Photo Credit: Globest
2. Phil Harrison, Perkins & Will
It is no easy feat to head the second-largest architecture firm in the world, as well as one of the tops in sustainability. Phil Harrison knows this and has dedicated his role within Perkins & Will to serving humans, their wellbeing, and how they move through their environment. Environmental impact is a question that cannot go unanswered, especially with projects on the scale that Perkins & Will works. Over 60% of P&W’s 1500+ employees are LEED-accredited, ensuring projects are completed to the gold standard of being “healthy” buildings and long-lasting projects that do more good than harm for the world.
Phil’s passion and drive for environmental innovation led to a National Building Museum Honor Award in 2010, recognizing Perkins & Will’s socially relevant designs and the firm’s civic responsibility. His background in visual arts has lent to a deeper and more meaningful understanding of the design and its presence in our daily lives. With Phil at the helm, Perkins & Will continues to stake its claim as a powerful force in conscious architecture.

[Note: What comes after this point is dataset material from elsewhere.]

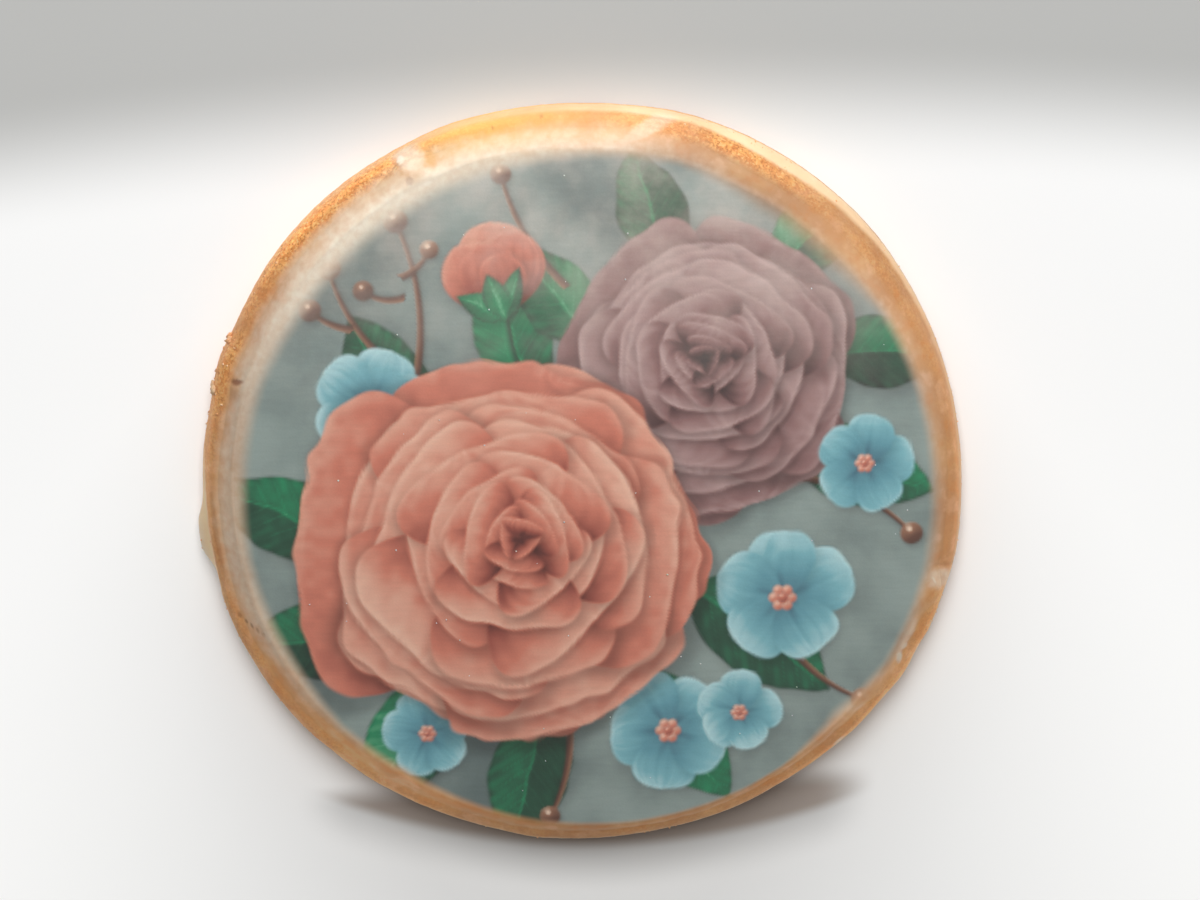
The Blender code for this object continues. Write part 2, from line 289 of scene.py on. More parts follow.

Photo Credit: Perkins&Will
3. Jeanne Gang, Studio Gang
The mesmerizing Aqua Tower building, a huge hit on Chicago’s Architectural Foundation boat tour, is the work of Jeanne Gang. The unique structure, described as “undulating”, can be seen from miles around. It incorporates a seamless vertical landscape translated into an incredible skyscraper.

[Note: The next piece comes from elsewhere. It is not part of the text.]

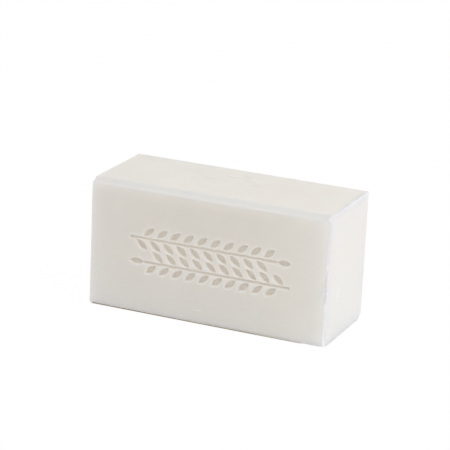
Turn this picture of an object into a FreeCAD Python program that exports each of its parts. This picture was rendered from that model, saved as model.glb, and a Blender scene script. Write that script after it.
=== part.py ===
"""A bar of soap: one block, pressed smooth on its long sides and cut flat at both ends.

Frame: X runs along the bar towards the end whose foot is worn round, -Y is the stamped front
face, +Z is up, and the origin is the middle of the footprint on the table. All in millimetres.
"""

import FreeCAD, Part
import math
import os
import Sketcher

# Each size of the bar: its name, its value and what it measures.
SIZES = [
    ("bar_length", 80.0, "cut end to cut end"),
    ("bar_height", 41.8, "table to top face"),
    ("bar_depth", 32.4, "stamped front to plain back"),
    ("front_top_run", 2.2, "top bevel of the front, as seen from above"),
    ("front_top_drop", 1.12, "top bevel of the front, as seen from the front"),
    ("front_top_blend", 0.9, "radius where that bevel meets the top and the front"),
    ("front_foot_run", 4.0, "foot bevel of the front, inwards"),
    ("front_foot_rise", 0.45, "foot bevel of the front, upwards"),
    ("front_foot_blend", 0.5, "radius where that bevel meets the front"),
    ("back_foot_run", 3.6, "foot bevel of the back, inwards"),
    ("back_foot_rise", 1.5, "foot bevel of the back, upwards"),
    ("back_foot_blend", 2.0, "radius where that bevel meets the back"),
    ("back_top_blend", 0.4, "radius of the crisp edge between top and back"),
    ("worn_foot_radius", 0.5, "radius along the foot of the worn end"),
    ("worn_back_radius", 0.5, "radius up the back edge of the worn end"),
    ("stamp_shift_along", 0.8, "middle of the stamp, from the middle of the front"),
    ("stamp_shift_up", 0.15, "middle of the stamp, above the middle of the front"),
    ("stamp_draft", 18.0, "slope of the stamped walls, degrees"),
    ("row_pitch", 7.7, "between the stems of the two sprigs"),
    ("stem_length", 49.4, "stem of a sprig, without its end leaf"),
    ("stem_width", 0.9, "stem groove, at the face"),
    ("stem_depth", 0.5, "stem groove, into the face"),
    ("leaf_length", 4.5, "leaf, point to point"),
    ("leaf_width", 2.0, "leaf, across its middle"),
    ("leaf_depth", 0.75, "leaf, into the face"),
    ("leaf_angle", 40.0, "leaf against its stem, degrees"),
    ("leaf_gap", 0.7, "point of a leaf, from the middle of the stem"),
    ("leaf_spacing", 4.5, "from one leaf to the next on the same side"),
    ("leaf_start", 2.2, "first leaf below the stem, from the foot of the stem"),
    ("leaf_stagger", 2.25, "first leaf above the stem, from the first one below it"),
    ("leaf_count", 10, "leaves on each side of a stem"),
]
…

An alumni of the Harvard Graduate School of Design, Jeanne is a cornerstone of ecological advancements and sustainability steps in design and architecture. The roof of the Studio Gang’s Chicago headquarters, formerly blank, has been fully transformed into a green space under Jeanne’s tutelage as a wholly functioning prairie ecosystem. (Illinois is, after all, the Prairie State). Studio Gang’s leadership in transforming city rooftops is a massive next step in functional design that gives back to the environment.
“It is easy to imagine a future in which natural and urban environments coexist and thrive.”
Photo Credit: Dezeen
4. Ma Yansong, MAD Architects
Living and designing in a populous country like China is no easy task. Challenges in zoning, space, function, and appeal are at every step of the process from idea to execution. Ma Yansong’s projects are at the pinnacle of allure and sustainability. Urban Forest, the third skyscraper completed by MAD Architects, is a massive building with gardens and patios on every floor. It’s 385 meters high, (over 1,200 feet!). And every single level has been designed to house a garden. This urban integration of nature is a perfect display of the Chinese architectural dream. In a land that both birthed feng shui and adapted to a modern Westernized urban development plan, the callback to harmony within nature is awe-inspiring. Ma Yansong is best known for his concept of “Shanshui City”; the focus of true balance among the environment, society, and the city through architecture.
Photo Credit: ArchDaily
5. Bjarke Ingels, BIG
Rounding out our list, Bjarke Ingels is another shining example of the intersection between nature and architecture. Bjarke’s most notable project is Mountain Dwellings, a multi-level apartment building constructed above none other than a parking garage. The description, though Brutalist sounding, could not be farther off. The building has the appearance of a gently sloping hillside, though technically it would be a man-made mountain. Every apartment within Dwellings has a “backyard” that is the roof of the apartment in front/below it. The perfect clash of being above a parking garage and all the splendid greenery on the surface are an iconic picture of innovation.